Putting that aside, by what you've described, I don't understand how a person's sexual orientation would prevent them from being in a committed relationship. Not to sound soap boxy, but this is probably what leads to the stigma that bisexuality is synonymous with promiscuity. It's not. Just because you're attracted to both genders doesn't mean you need them simultaneously to be happy and stay committed in a relationship. And I truly believe those that think and practice otherwise are just kind of using it as a crutch to excuse and justify them wanting to screw around.

Now back to your previous point. Open relationships TO ME can be very loose commitments if you're not careful. It's like saying I'm gonna be with you and love you but we're also gonna involve other people and add them to the mix. That seems contradictory to me. Where does one even draw the line of commitment in an open relationship? I know of open relationships and even open marriages that practice this, and they make it work.
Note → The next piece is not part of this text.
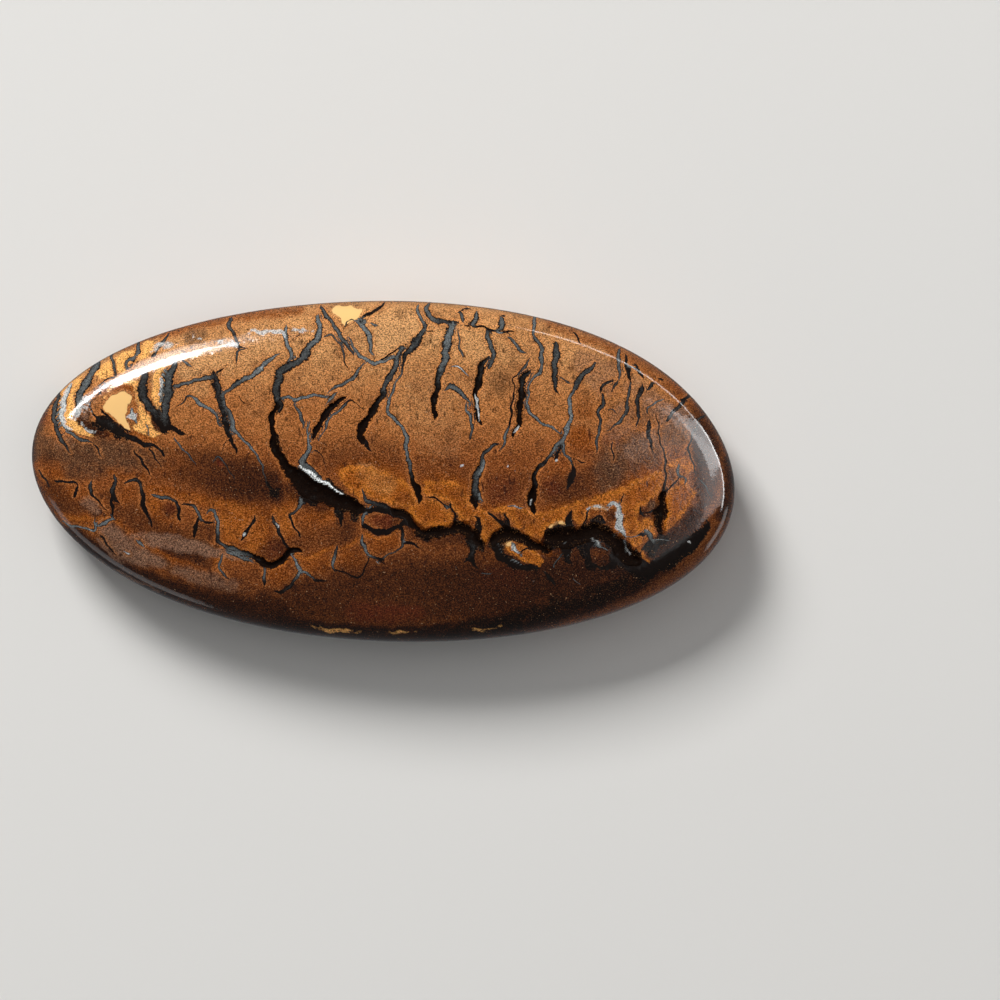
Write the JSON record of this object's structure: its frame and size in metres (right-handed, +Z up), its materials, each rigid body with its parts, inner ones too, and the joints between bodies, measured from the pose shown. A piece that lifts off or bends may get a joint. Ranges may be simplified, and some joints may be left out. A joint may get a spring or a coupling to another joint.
{
  "type": "polished boulder opal stone",
  "caption": "Polished freeform oval of boulder opal: brown ironstone crossed by thin grey opal veins, domed face, flat base to rest on.",
  "frame": {"origin": "centre of the bounding box of the stone, on the plane of its flat base", "axes": "+X along the long axis towards the narrow polished end, +Z up out of the domed face, +Y across the stone towards its back edge"},
  "size_m": [0.0376, 0.0182, 0.0065],
  "materials": {
    "stone": "polished ironstone with thin grey to black opal veins"
  },
  "bodies": {
    "root": {"boulder_opal_stone": "stone"}
  },
  "joints": []
}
I don't have much experience with this, as my last open relationship ended (mutually and on a good note, though) and I can only speak from the outside looking in. But I would wager that some serious ground rules have to be in place for something like this to work.

But it seems as if you're saying (or attempting to say) that you can only have a successful relationship with a bisexual person if the relationship is an open one, and that's just not the case at all. Despite your sexual orientation, you can be committed to a person of any sex if you're willing to be.

"What is the quality of your intent?" - Thurgood Marshall


I'm not implying that bisexulity=promiscuity. I'm not even talking about open relationships, that was only to steer away from monogamy. Bisexual girls seem more open to the possibility of a same sex relationships. A lot of bisexual guys only seem to want same sex sex! Why? Are they closeted deluding themselves or is there another reason that I haven't realised?